Gentile Direttore Feltri, Gianni Alemanno, ex sindaco di Roma oggi recluso nel carcere di Rebibbia, ci scrive dal girone infernale dove è rinchiuso. Parole che fanno tremare i polsi: celle trasformate in forni, aria irrespirabile, tetti che cuociono come padelle, e un sole che non dà tregua, manco fossimo in un campo di concentramento. Nessuna via d’uscita, nessuna tregua, nessuna umanità. Solo calore, asfissia e disperazione.
E mi chiedo: è questa la pena? O è sadismo di Stato?
Giada De Simone
Cara Giada,
la testimonianza di Gianni Alemanno, rintanato a Rebibbia dal 31 dicembre per aver violato le condizioni alternative alla detenzione, non è solo inquietante. È rivoltante.
Siamo nel 2025 e ci scandalizziamo per il riscaldamento globale, per l’afa a Milano e per i gradi Celsius nei ghiacciai, ma non diciamo nulla sulle temperature infernali dentro le celle dei penitenziari italiani, veri e propri gironi danteschi dove si marcisce, si bolle, si muore.
Letteralmente.
Perché una cosa è scontare la pena.
Un’altra è essere arrostiti vivi.
Il caldo, fuori, lo combatti: ci sono il mare, la doccia, il climatizzatore, il ghiacciolo, la granita alla menta. Dentro, invece, ti arrangi. In gergo si dice «finire al fresco», quando si va in galera, ma dovremmo dire «finire al caldo». Lì dentro ti consumi, come un pezzo di carne abbandonato in auto sotto il sole. E no, non è «la legge». Non è «la giustizia».
Non è «rieducazione».
È tortura. Pura, sistematica, democratica tortura. Alemanno, dicono, è al piano più alto di Rebibbia. Quello con vista forno. Lì il sole picchia a destra, a sinistra e sul tetto. Risultato: si boccheggia, si soffoca, si crolla. Ora, che uno abbia sbagliato va bene. Che debba pagare, ci siamo. Ma che debba pagare con la disidratazione e la follia, questo no.
Questa è barbarie da regime. Altro che Stato di diritto. E non parliamo solo dei detenuti. Anche gli agenti penitenziari stanno dentro quell’inferno. Pure loro crollano. Pure loro sudano, urlano, si spengono. Infatti si suicidano. Tanti. Troppi. Ma nessuno lo dice. Nessuno lo racconta. Meglio parlare di Pride, di Greta, di kefiah e di clima.

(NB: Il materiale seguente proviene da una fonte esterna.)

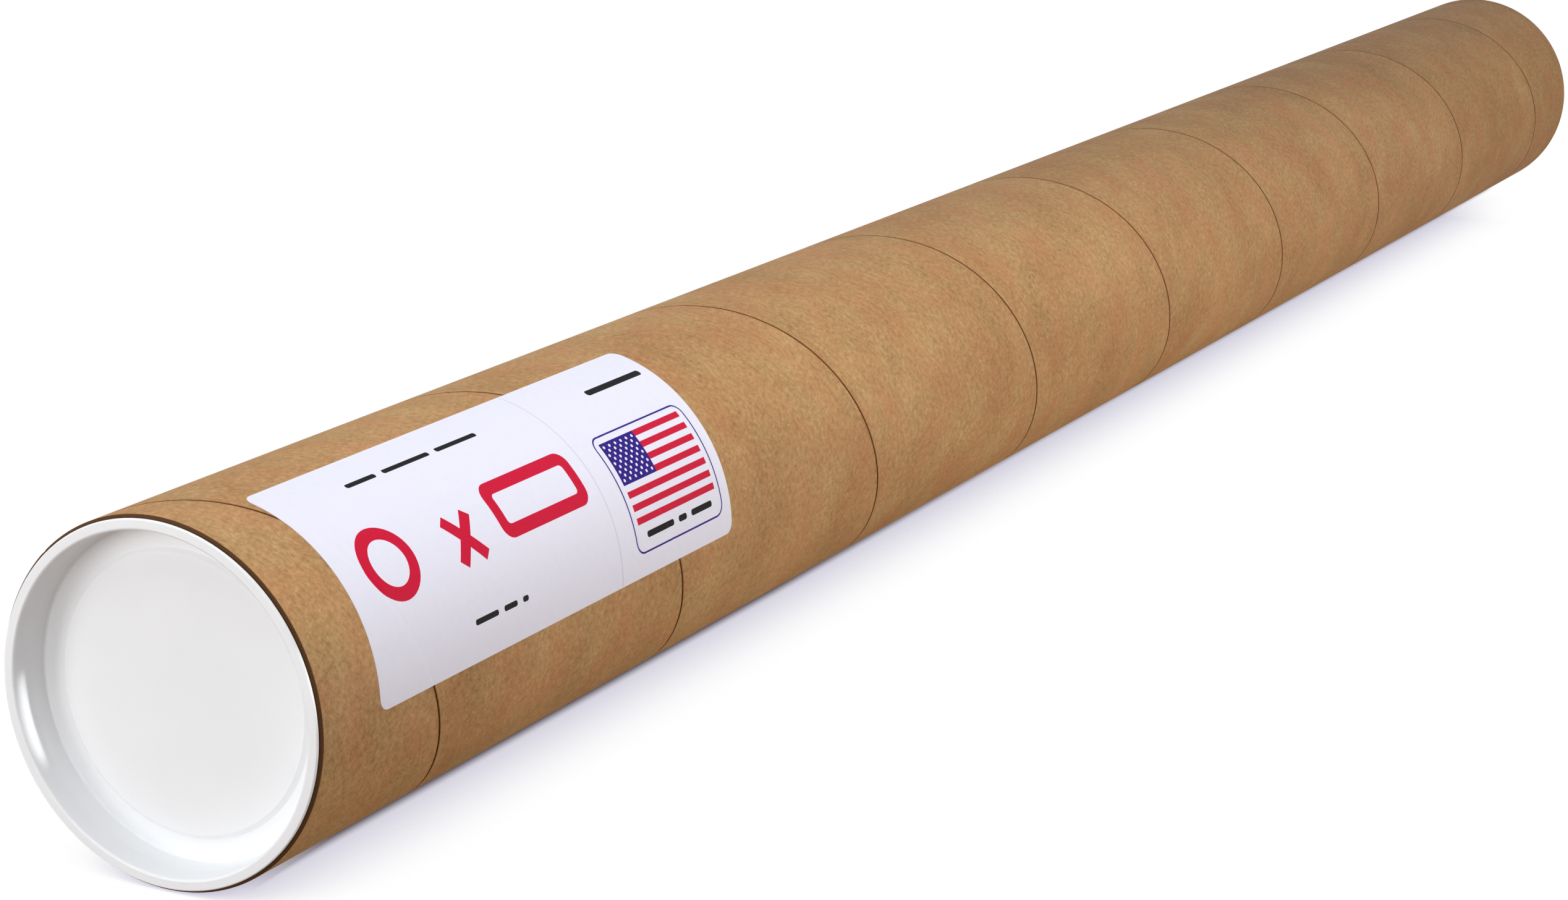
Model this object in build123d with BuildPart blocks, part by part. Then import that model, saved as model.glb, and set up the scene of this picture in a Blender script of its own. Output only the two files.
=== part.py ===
"""Spiral-wound paperboard mailing tube with two push-in plastic end caps and a paper label.

Units are millimetres. The tube stands on its end: +Z runs along its axis, and the origin is
the centre of the circle that it stands on. The label faces -Y.
"""
from build123d import *
from math import ceil, degrees
import os

os.makedirs("parts", exist_ok=True)

# Paperboard tube
tube_length = 1219.2  # cut length, 48 in
bore_diameter = 101.6  # inside diameter, 4 in
wall_thickness = 2.03  # 0.080 in of wound board

# Butt joint of the outermost paper ply, a right-hand helix that runs off both ends
ply_lead = 138.3  # advance along the tube in one turn
ply_gap = 0.55  # open width between the two edges of the ply
ply_thickness = 0.28  # depth of the joint
ply_joint_drop = 37.3  # below the upper end, where the joint crosses the label's middle line

# End caps, one moulding each; heights are counted outwards from the tube's cut end
plug_clearance = 0.05  # radial, between the plug and the bore
plug_taper = 0.35  # loss of radius from the flange down to the lead-in
lead_in = 1.0  # height of the chamfer at the plug's inner end
flange_thickness = 1.1
flange_setback = 0.9  # the rim stays this far inside the tube's outer surface
flange_lift = 0.3  # the flange is dished, so its rim stands this far off the board
lip_width = 3.2  # flat ring from the rim to the recess
recess_depth = 11.1  # from the cut end down to the gutter
wall_break = 5.9  # depth at which the recess wall changes its draft
upper_draft = 0.25  # loss of recess radius above the break
lower_draft = 0.65  # loss of recess radius below it
gutter_width = 6.5  # ring between the recess wall and the raised disc
disc_rise = 1.0  # height of the disc above the gutter
disc_slope = 1.4  # horizontal run of the soft step up to the disc
floor_thickness = 1.6
edge_break = 0.4  # on the flange's rim and on the lip's inner edge
gutter_break = 0.9  # sloped corner between the recess wall and the gutter

# Self-adhesive paper label
label_length = 198.0  # along the tube
label_width = 75.0  # round the tube, measured on its surface
label_thickness = 0.12
label_corner = 3.5
label_margin = 27.0  # from the upper cut end to the label's nearer edge
label_direction = -90.0  # angle about +Z that the middle of the label faces

# Worked out from the sizes above
bore_radius = bore_diameter / 2
outer_radius = bore_radius + wall_thickness
lower_end = flange_thickness
upper_end = lower_end + tube_length


def wound_tube():
    """Board cylinder with the helical joint of its outer ply cut one turn at a time."""
    level_at_x_axis = upper_end - ply_joint_drop - ply_lead * label_direction / 360
    turns_below = ceil((level_at_x_axis - lower_end) / ply_lead)
    turns_above = ceil((upper_end - level_at_x_axis) / ply_lead)

    with BuildPart() as tube:
        with BuildSketch(Plane.XY.offset(lower_end)):
            Circle(outer_radius)
            Circle(bore_radius, mode=Mode.SUBTRACT)
        extrude(amount=tube_length)
        for turn in range(-turns_below, turns_above):
            start = (0, 0, level_at_x_axis + turn * ply_lead)
            with BuildLine() as joint:
                Helix(ply_lead, ply_lead, outer_radius, center=start)
            section = Plane(joint.line @ 0, x_dir=(1, 0, 0), z_dir=joint.line % 0)
            with BuildSketch(section):
                Rectangle(2 * ply_thickness, ply_gap)
            sweep(path=joint.line, is_frenet=True, mode=Mode.SUBTRACT)
    return tube


def end_cap(seat, outward):
    """Plug cap with its flange on the cut end at height seat; outward is 1 for up, -1 for down."""
    plug_radius = bore_radius - plug_clearance
    nose_radius = plug_radius - plug_taper
    rim_radius = outer_radius - flange_setback
    lip_radius = rim_radius - lip_width
    break_radius = lip_radius - upper_draft
    gutter_radius = break_radius - lower_draft
    step_radius = gutter_radius - gutter_width
    disc_radius = step_radius - disc_slope
    disc_top = disc_rise - recess_depth
    plug_end = -recess_depth - floor_thickness

    def at(radius, height):
        """Point of the half section, with its height counted outwards from the cut end."""
        return radius, seat + outward * height

    def corner(section, radius, height):
        """Vertex of the half section nearest to a point given as in at()."""
        return section.vertices().sort_by_distance((*at(radius, height), 0))[0]

    with BuildPart() as cap:
        with BuildSketch(Plane.XZ) as section:
            with BuildLine():
                Polyline(
                    at(0, disc_top),
                    at(disc_radius, disc_top),
                    at(step_radius, -recess_depth),
                    at(gutter_radius, -recess_depth),
                    at(break_radius, -wall_break),
                    at(lip_radius, flange_thickness),
                    at(rim_radius, flange_thickness),
                    at(rim_radius, flange_lift),
                    at(plug_radius, 0),
                    at(nose_radius, plug_end + lead_in),
                    at(nose_radius - lead_in / 2, plug_end),
                    at(step_radius, plug_end),
                    at(disc_radius, disc_top - floor_thickness),
                    at(0, disc_top - floor_thickness),
                    close=True,
                )
            make_face()
            chamfer(corner(section, lip_radius, flange_thickness), edge_break)
            chamfer(corner(section, rim_radius, flange_thickness), edge_break)
            chamfer(corner(section, gutter_radius, -recess_depth), gutter_break)
        revolve(axis=Axis.Z)
    return cap


def curved_label():
    """Thin sheet wrapped round the board, with rounded corners."""
    half_angle = degrees(label_width / 2 / outer_radius)
    first_angle = label_direction - half_angle
    with BuildPart() as label:
        with BuildSketch(Plane.XY.offset(upper_end - label_margin - label_length)):
            with BuildLine():
                inner = CenterArc((0, 0), outer_radius, first_angle, 2 * half_angle)
                outer = CenterArc((0, 0), outer_radius + label_thickness, first_angle, 2 * half_angle)
                Line(inner @ 0, outer @ 0)
                Line(inner @ 1, outer @ 1)
            make_face()
        extrude(amount=label_length)
        across_sheet = label.edges().filter_by(GeomType.LINE).filter_by(
            lambda edge: edge.length < 2 * label_thickness)
        fillet(across_sheet, label_corner)
    return label


tube = wound_tube()
tube.part.label = "tube"
export_step(tube.part, "parts/tube.step")

top_cap = end_cap(upper_end, 1)
top_cap.part.label = "top_cap"
export_step(top_cap.part, "parts/top_cap.step")

bottom_cap = end_cap(lower_end, -1)
bottom_cap.part.label = "bottom_cap"
export_step(bottom_cap.part, "parts/bottom_cap.step")

label = curved_label()
label.part.label = "label"
export_step(label.part, "parts/label.step")
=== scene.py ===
"""Looks of the spiral-wound mailing tube: kraft board, moulded caps and the paper label.

Sizes are metres in the row frame. The tube stands on its end and its label faces -Y.
"""
import math

import bmesh
import bpy
from mathutils import Matrix, Vector
from mathutils.geometry import delaunay_2d_cdt


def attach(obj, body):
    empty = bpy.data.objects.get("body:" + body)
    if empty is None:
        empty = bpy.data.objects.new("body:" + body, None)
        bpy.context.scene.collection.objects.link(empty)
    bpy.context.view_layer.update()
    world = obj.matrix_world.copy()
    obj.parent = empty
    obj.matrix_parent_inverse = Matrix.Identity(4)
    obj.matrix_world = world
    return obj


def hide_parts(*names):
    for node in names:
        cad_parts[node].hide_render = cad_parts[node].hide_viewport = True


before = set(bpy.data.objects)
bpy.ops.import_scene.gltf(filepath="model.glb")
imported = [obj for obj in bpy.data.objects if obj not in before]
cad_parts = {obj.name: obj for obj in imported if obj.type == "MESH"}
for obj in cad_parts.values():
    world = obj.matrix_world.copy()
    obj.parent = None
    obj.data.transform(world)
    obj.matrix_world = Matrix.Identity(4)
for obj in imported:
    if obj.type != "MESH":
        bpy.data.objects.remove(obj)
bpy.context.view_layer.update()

MM = 0.001

# Wound board
OUTER_RADIUS = 52.83 * MM
BORE_RADIUS = 50.8 * MM
LOWER_END = 1.1 * MM
UPPER_END = 1220.3 * MM
PLY_LEAD = 138.3 * MM
PLY_GAP = 0.55 * MM
PLY_THICKNESS = 0.28 * MM
INNER_PLY_THICKNESS = 1.2 * PLY_THICKNESS
PLY_JOINT_DROP = 37.3 * MM  # below the upper end, where the joint crosses the label's middle line
PLY_EDGE_SOFTNESS = 0.10 * MM
EDGE_STAIN_AND_SHADE = 0.75 * MM  # how far from the joint's middle the paper is darkened by edge dirt and painted shade
CUT_BREAK = 0.6 * MM  # worn arris round each cut end
LINER_SETBACK = 2 * MM  # of the bore's even rings from each cut end
LINER_RINGS = 24

# End caps; heights are counted outwards from the tube's cut end
PLUG_CLEARANCE = 0.05 * MM
PLUG_TAPER = 0.35 * MM
LEAD_IN = 1.0 * MM
FLANGE_THICKNESS = 1.1 * MM
FLANGE_SETBACK = 0.9 * MM
FLANGE_LIFT = 0.3 * MM
LIP_WIDTH = 3.2 * MM
RECESS_DEPTH = 11.1 * MM
WALL_BREAK = 5.9 * MM
UPPER_DRAFT = 0.25 * MM
LOWER_DRAFT = 0.65 * MM
GUTTER_WIDTH = 6.5 * MM
DISC_RISE = 1.0 * MM
DISC_SLOPE = 1.4 * MM
FLOOR_THICKNESS = 1.6 * MM

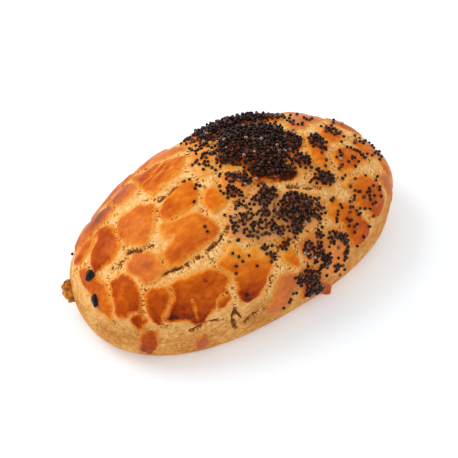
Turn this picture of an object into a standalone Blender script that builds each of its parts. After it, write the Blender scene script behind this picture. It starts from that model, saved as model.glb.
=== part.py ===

Alemanno ha soltanto dato voce a ciò che ogni detenuto, ogni agente, ogni creatura chiusa dietro un portone blindato, vive ogni giorno. E ci vuole coraggio, o forse disperazione vera, per raccontarlo. Adesso che lo sappiamo, cosa facciamo? Facciamo finta di nulla? Chiudiamo il giornale e torniamo sotto l’ombrellone, magari lamentandoci perché il mojito non è abbastanza fresco? Io dico no. In un Paese civile, se civili ancora siamo, la pena deve correggere, non annientare.
Deve risvegliare coscienze, non spegnerle.Deve restituire esseri umani, non cadaveri ambulanti. Perché, se torturi chi è caduto, allora sei peggio di lui. Ed è così che lo Stato, nel suo chiedere il rispetto delle regole, perde credibilità.